The shuttle 11 has a certain mass even if it is made of a light material such as plastic. Therefore, a speed rise-up time is required before the shuttle speed reaches a predetermined speed after reversal, and a speed fall-down time is required before the shuttle is stopped from the constant speed.
An example of such speed control is shown in FIG. 4, in which an ordinate represents a velocity v of the shuttle 11 and an abscissa represents a time t. Numeral 32 denotes a rise-up area in which the velocity rises up from a stop condition, numeral 33 denotes a constant speed area, numeral 34 denotes a decelaration area in which the speed is decelerated to zero, numeral 32' denotes an acceleration area in the opposite direction after reversal, numeral 33' denotes a constant speed area in the opposite direction and numeral 34' denotes a deceleration area in which the speed is decelerated to zero. This operation is repeated. Such speed control may be attained by a method disclosed in U.S. Ser. No. 814,774 filed by the present applicant.

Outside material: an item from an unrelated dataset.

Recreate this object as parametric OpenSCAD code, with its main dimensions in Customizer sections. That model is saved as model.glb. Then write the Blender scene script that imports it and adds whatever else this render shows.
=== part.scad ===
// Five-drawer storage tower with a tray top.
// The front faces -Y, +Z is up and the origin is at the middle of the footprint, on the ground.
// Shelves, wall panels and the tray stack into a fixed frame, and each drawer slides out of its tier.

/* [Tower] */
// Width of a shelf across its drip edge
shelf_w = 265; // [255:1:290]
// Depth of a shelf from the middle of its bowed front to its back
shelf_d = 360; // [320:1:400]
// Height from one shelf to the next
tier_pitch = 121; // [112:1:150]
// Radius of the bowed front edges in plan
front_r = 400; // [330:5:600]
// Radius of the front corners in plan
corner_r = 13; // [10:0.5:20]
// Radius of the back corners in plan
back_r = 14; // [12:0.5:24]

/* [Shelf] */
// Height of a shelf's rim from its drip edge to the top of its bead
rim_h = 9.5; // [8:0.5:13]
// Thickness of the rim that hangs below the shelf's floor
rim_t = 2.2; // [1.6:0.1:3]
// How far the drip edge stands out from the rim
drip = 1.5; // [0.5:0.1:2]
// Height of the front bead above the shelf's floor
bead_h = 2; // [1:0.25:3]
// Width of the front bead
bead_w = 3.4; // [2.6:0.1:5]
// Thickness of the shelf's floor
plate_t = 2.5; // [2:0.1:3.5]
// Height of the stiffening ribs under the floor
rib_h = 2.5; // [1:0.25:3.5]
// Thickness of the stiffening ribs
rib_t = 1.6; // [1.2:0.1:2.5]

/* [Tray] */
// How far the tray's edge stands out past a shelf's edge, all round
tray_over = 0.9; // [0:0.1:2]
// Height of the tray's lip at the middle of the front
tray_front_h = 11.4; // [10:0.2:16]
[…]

In the speed control shown in FIG. 4, it is desirable that gradients of the areas 32, 32' 34 and 34' are sharp, because wasted time not used for recording or reproducing is reduced and the transfer rate is increased, and the distance across which the shuttle 11 is moved in the rise-up time and the fall-down time is small and hence a compact apparatus is attained. However, since the shuttle 11 has the mass as described above, if the gradients of the areas 32, 32', 34 and 34' are to be sharp, a high torque output is required for the motor 31 and power consumption increases. As a result, the size of the power supply mounted on the apparatus increases.